Which, in fairness, she was.
“Amelia.”
The sound of her name coming from him almost made her break and tell him, but she took a breath and straightened her spine.
“I’m not going to do anything foolish.”
Hob made a sound.
She turned. “No commentary from the boulder gallery.”
“I said naught.”
Thomas’s mouth twitched, though the worry didn’t leave his eyes.
It was enough. Not enough to fix anything. Not enough to make gossip harmless or Belmaine stupid or the crown merciful. But enough to put one small candle between them and the dark.
Huck watched the two of them with altogether too much understanding.
“Good,” he said.
Thomas looked at him. “What is good?”
“Nothing.” Huck picked up the basket. “Merely admiring Winifred’s judgment.”
Amelia tucked the honey jar against her ribs. “Please tell Winifred she has excellent timing.”
“I shall not,” Huck said. “It’ll make her impossible.”
Edith took the empty bread board and gave Amelia one long look. “Do what you must, but do not forget that clever women still need supper.”
“That sounded loving and threatening.”
“It was both.”
Thomas stepped closer, lowering his voice. “Do not go beyond the walls without telling me.”
“I wasn’t planning to.”
His expression suggested he had grave doubts about the honesty of that sentence.
“Amelia.”
“I heard you.”
“Nay. You listened. There is a difference.”
She hated that he knew that.
For one heartbeat, the hall, the gossip, the cold, the watching men beyond the ridge, all of it narrowed to the space between them.
His hand lifted slightly, as if he meant to touch the honey jar, or her arm, or perhaps the curl near her cheek that had fought free of her wimple again. Then he stopped himself.
Thomas could face a dozen armed men without blinking, but one loose curl apparently required a council of war.

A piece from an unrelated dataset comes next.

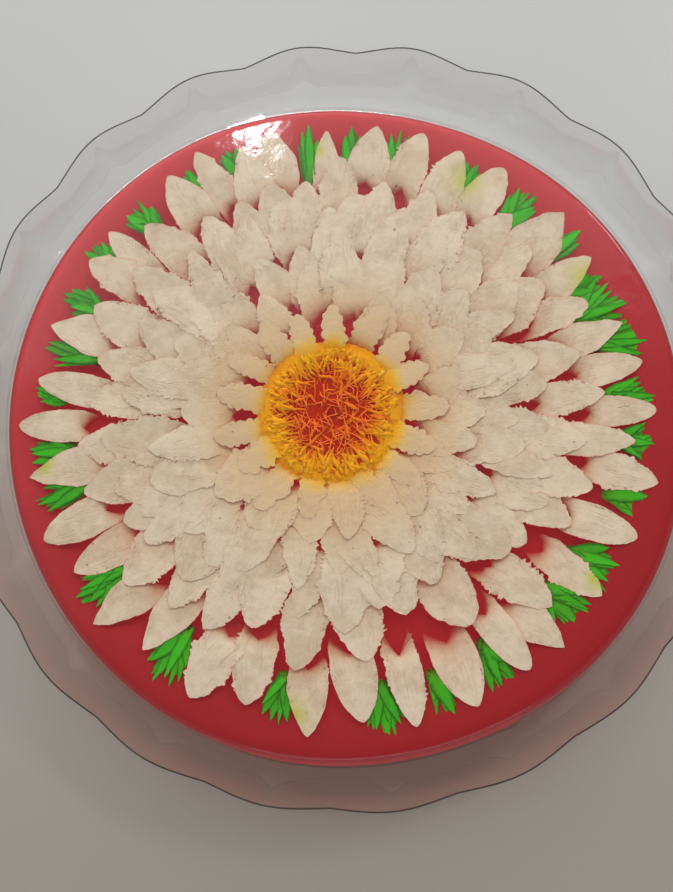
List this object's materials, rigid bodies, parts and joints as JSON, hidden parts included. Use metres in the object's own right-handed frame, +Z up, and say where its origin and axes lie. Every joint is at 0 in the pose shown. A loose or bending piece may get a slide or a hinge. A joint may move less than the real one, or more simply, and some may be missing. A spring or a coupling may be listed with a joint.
{
  "type": "moulded jelly on its plate",
  "caption": "Round red moulded jelly with a flower of cream petals set in it, on a clear plate with a scalloped rim.",
  "frame": {"origin": "middle of the plate's flat underside", "axes": "+Z up through the plate's middle; -Y towards the side that the jelly stands nearer to"},
  "size_m": [0.3118, 0.3118, 0.038],
  "materials": {
    "clear_plastic": "clear, polished, faintly smoky",
    "red_jelly": "wet, glossy, translucent red jelly",
    "milk_jelly": "opaque cream milk jelly with bubbles and ragged edges",
    "green_jelly": "opaque bright green jelly, darker where it sinks",
    "yellow_jelly": "opaque orange-yellow jelly threads"
  },
  "bodies": {
    "root": {"plate": "clear_plastic", "jelly": "red_jelly"}
  },
  "joints": []
}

Amelia smiled despite herself.
“What?” he asked.
“Nothing.”
Outside, the wind pushed at the door and sent a thin whisper along the rushes. Somewhere beyond Ashcombe, a man in Belmaine’s colors was likely figuring out what had gone wrong and deciding what to try next.
Mistress Bell’s salt had been the warning. Huck’s honey had been the answer.
Amelia held the jar a little tighter and went to find paper and ink.